Quote precisely the run of lines opening with the line containing "const overFront = FRONT + CLOTH + GAP;" and closing with the line containing "if empty is", and nothing else.

Stored data entries:
-.-.-
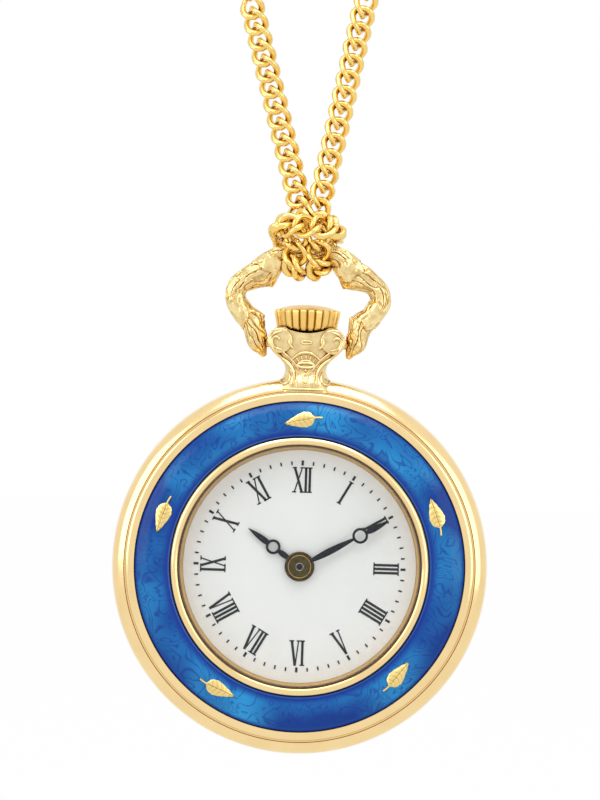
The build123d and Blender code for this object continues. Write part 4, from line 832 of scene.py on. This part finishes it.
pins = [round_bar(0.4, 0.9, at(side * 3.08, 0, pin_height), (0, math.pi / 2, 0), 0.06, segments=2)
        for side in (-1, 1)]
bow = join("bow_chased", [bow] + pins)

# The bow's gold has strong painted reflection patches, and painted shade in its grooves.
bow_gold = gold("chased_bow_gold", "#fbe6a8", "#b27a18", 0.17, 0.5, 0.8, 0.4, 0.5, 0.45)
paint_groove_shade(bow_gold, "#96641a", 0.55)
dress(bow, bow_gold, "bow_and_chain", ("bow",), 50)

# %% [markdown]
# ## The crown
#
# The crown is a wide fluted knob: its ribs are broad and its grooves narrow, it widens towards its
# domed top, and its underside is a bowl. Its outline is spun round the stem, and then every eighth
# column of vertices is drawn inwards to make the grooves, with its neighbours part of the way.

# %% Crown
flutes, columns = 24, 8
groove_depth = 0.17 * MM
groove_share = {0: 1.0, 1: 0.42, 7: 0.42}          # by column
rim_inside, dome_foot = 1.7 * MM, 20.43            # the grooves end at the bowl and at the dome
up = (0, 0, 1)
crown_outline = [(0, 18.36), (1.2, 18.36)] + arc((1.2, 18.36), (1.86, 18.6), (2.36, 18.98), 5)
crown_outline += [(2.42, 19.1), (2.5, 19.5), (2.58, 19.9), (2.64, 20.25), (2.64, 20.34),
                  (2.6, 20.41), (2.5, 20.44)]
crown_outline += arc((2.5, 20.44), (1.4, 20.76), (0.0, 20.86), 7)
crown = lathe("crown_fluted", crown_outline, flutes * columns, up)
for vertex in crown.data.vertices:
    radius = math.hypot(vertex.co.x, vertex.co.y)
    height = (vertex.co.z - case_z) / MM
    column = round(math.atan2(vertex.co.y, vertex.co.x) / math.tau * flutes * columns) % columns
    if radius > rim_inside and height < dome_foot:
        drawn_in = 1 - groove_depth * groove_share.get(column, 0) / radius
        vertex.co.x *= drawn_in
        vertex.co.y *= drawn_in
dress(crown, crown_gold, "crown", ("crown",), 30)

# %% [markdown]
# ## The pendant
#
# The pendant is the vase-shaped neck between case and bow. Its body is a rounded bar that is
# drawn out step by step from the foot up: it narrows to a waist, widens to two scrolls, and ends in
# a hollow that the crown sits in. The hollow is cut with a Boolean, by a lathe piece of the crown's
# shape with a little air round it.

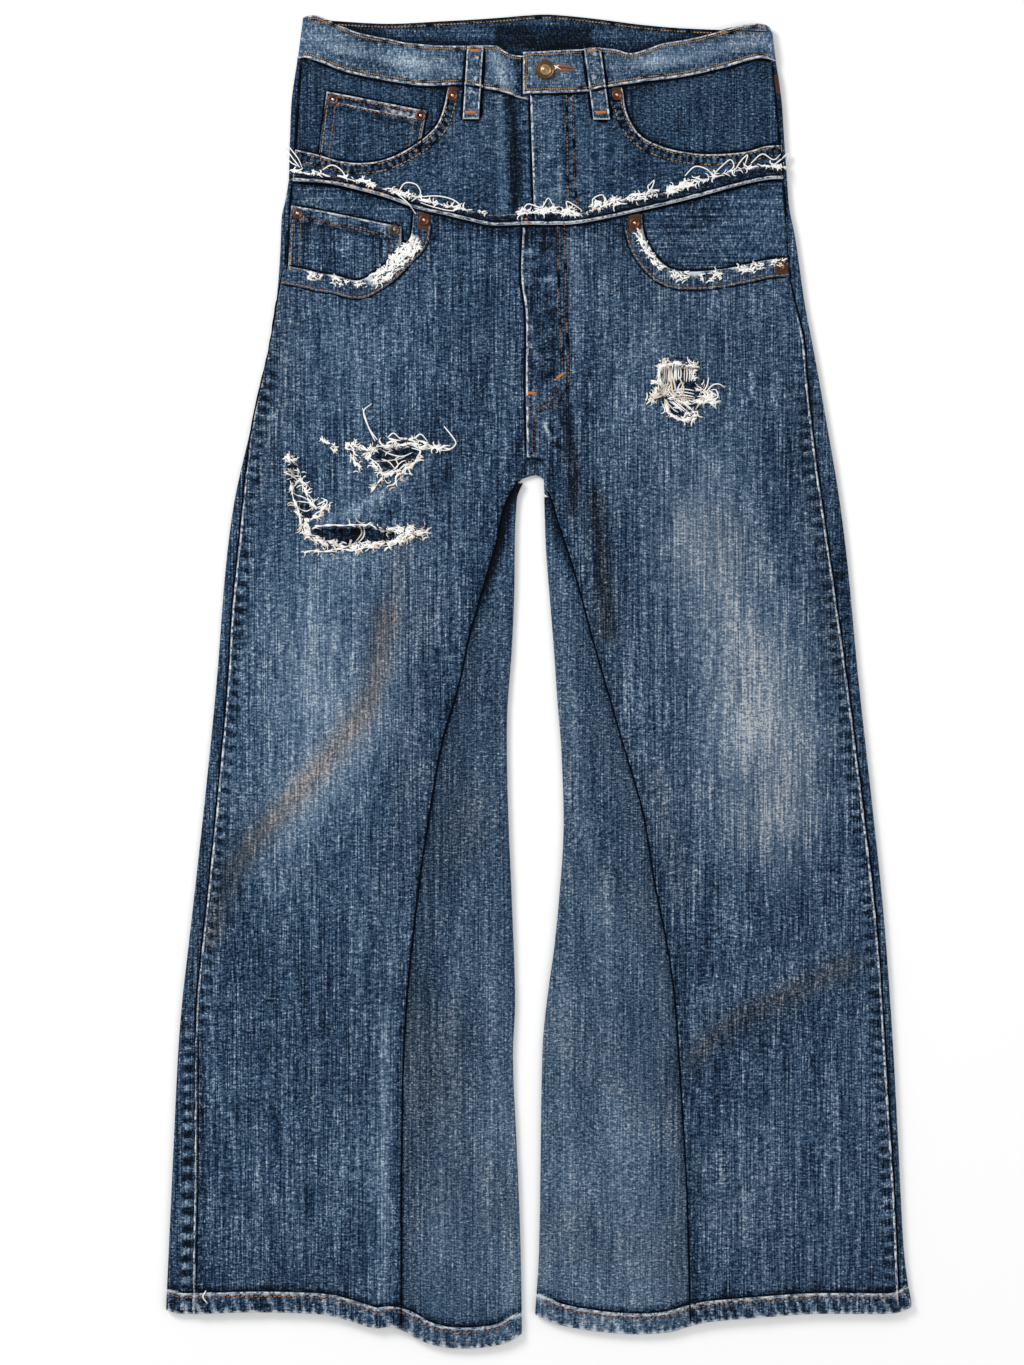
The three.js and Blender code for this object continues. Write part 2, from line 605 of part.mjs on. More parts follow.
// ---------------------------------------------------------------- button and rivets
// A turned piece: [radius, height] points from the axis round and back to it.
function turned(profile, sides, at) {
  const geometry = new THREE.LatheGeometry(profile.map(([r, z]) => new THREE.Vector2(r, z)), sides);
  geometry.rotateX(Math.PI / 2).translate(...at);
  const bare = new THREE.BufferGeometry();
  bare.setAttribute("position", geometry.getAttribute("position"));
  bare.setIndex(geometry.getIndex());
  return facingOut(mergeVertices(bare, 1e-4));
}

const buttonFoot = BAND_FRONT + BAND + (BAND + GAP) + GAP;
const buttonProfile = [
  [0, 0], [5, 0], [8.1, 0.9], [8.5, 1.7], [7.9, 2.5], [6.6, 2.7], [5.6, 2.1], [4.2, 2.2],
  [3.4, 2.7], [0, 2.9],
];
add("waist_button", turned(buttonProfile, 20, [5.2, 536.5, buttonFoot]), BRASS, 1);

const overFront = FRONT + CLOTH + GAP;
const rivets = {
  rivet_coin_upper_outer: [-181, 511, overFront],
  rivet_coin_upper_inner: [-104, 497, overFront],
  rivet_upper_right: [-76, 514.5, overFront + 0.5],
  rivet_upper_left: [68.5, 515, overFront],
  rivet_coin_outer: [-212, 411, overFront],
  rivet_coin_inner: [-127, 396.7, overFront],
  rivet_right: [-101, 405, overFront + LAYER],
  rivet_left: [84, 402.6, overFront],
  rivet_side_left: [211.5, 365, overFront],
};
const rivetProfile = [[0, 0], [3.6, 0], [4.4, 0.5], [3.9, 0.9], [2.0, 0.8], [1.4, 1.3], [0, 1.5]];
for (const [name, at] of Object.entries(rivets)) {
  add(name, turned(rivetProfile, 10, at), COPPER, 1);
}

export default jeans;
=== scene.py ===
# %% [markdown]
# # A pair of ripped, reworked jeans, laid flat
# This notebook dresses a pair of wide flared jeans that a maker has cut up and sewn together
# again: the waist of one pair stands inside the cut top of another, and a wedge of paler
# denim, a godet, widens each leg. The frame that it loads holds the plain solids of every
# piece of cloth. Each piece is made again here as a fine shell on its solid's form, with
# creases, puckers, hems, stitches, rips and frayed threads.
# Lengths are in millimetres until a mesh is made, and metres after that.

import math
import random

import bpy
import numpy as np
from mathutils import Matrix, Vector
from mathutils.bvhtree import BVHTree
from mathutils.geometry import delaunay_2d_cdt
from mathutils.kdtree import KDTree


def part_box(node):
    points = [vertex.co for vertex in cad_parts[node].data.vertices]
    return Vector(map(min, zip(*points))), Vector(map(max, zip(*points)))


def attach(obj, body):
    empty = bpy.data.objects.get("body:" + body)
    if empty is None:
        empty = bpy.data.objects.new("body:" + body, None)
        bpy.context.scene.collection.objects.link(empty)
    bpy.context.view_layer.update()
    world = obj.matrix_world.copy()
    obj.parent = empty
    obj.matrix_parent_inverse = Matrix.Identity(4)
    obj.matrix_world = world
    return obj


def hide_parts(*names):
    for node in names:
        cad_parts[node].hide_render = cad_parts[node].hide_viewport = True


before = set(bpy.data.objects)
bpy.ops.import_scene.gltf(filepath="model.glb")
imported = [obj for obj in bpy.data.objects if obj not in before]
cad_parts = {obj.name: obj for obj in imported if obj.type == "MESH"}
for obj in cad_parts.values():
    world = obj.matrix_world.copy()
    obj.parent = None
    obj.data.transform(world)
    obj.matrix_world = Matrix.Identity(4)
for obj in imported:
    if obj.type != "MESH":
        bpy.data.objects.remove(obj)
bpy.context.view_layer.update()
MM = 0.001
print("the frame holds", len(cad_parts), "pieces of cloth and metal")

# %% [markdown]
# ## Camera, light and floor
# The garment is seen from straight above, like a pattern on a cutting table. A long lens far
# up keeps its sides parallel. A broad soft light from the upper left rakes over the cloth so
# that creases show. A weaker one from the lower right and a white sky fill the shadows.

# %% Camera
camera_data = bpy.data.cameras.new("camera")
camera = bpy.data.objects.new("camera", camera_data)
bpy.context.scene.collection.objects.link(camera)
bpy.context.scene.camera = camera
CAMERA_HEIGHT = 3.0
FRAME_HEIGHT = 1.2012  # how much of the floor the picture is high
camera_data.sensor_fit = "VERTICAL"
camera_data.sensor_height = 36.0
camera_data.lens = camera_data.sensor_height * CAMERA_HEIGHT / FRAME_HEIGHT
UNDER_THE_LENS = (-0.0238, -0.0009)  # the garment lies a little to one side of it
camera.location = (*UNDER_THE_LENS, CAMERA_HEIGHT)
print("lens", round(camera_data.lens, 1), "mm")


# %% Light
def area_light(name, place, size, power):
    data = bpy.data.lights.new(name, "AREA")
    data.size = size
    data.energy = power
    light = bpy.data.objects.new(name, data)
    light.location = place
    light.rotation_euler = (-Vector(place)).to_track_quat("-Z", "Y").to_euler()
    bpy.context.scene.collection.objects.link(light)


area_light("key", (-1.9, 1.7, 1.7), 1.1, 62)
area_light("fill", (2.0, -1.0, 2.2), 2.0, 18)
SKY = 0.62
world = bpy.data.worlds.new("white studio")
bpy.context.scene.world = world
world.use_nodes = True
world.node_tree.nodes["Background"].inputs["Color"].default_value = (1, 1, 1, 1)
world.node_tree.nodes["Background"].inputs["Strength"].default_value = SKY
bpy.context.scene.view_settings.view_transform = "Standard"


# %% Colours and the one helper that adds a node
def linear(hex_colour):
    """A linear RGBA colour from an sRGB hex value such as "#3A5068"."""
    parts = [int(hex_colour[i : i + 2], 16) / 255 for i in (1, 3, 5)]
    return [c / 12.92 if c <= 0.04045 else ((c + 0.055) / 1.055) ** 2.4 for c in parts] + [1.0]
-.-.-
- **EXERCISE SOLUTION**
const overFront = FRONT + CLOTH + GAP;
const rivets = {
  rivet_coin_upper_outer: [-181, 511, overFront],
  rivet_coin_upper_inner: [-104, 497, overFront],
  rivet_upper_right: [-76, 514.5, overFront + 0.5],
  rivet_upper_left: [68.5, 515, overFront],
  rivet_coin_outer: [-212, 411, overFront],
  rivet_coin_inner: [-127, 396.7, overFront],
  rivet_right: [-101, 405, overFront + LAYER],
  rivet_left: [84, 402.6, overFront],
  rivet_side_left: [211.5, 365, overFront],
};
const rivetProfile = [[0, 0], [3.6, 0], [4.4, 0.5], [3.9, 0.9], [2.0, 0.8], [1.4, 1.3], [0, 1.5]];
for (const [name, at] of Object.entries(rivets)) {
  add(name, turned(rivetProfile, 10, at), COPPER, 1);
}

export default jeans;
=== scene.py ===
# %% [markdown]
# # A pair of ripped, reworked jeans, laid flat
# This notebook dresses a pair of wide flared jeans that a maker has cut up and sewn together
# again: the waist of one pair stands inside the cut top of another, and a wedge of paler
# denim, a godet, widens each leg. The frame that it loads holds the plain solids of every
# piece of cloth. Each piece is made again here as a fine shell on its solid's form, with
# creases, puckers, hems, stitches, rips and frayed threads.
# Lengths are in millimetres until a mesh is made, and metres after that.

import math
import random

import bpy
import numpy as np
from mathutils import Matrix, Vector
from mathutils.bvhtree import BVHTree
from mathutils.geometry import delaunay_2d_cdt
from mathutils.kdtree import KDTree


def part_box(node):
    points = [vertex.co for vertex in cad_parts[node].data.vertices]
    return Vector(map(min, zip(*points))), Vector(map(max, zip(*points)))


def attach(obj, body):
    empty = bpy.data.objects.get("body:" + body)
    if empty is None:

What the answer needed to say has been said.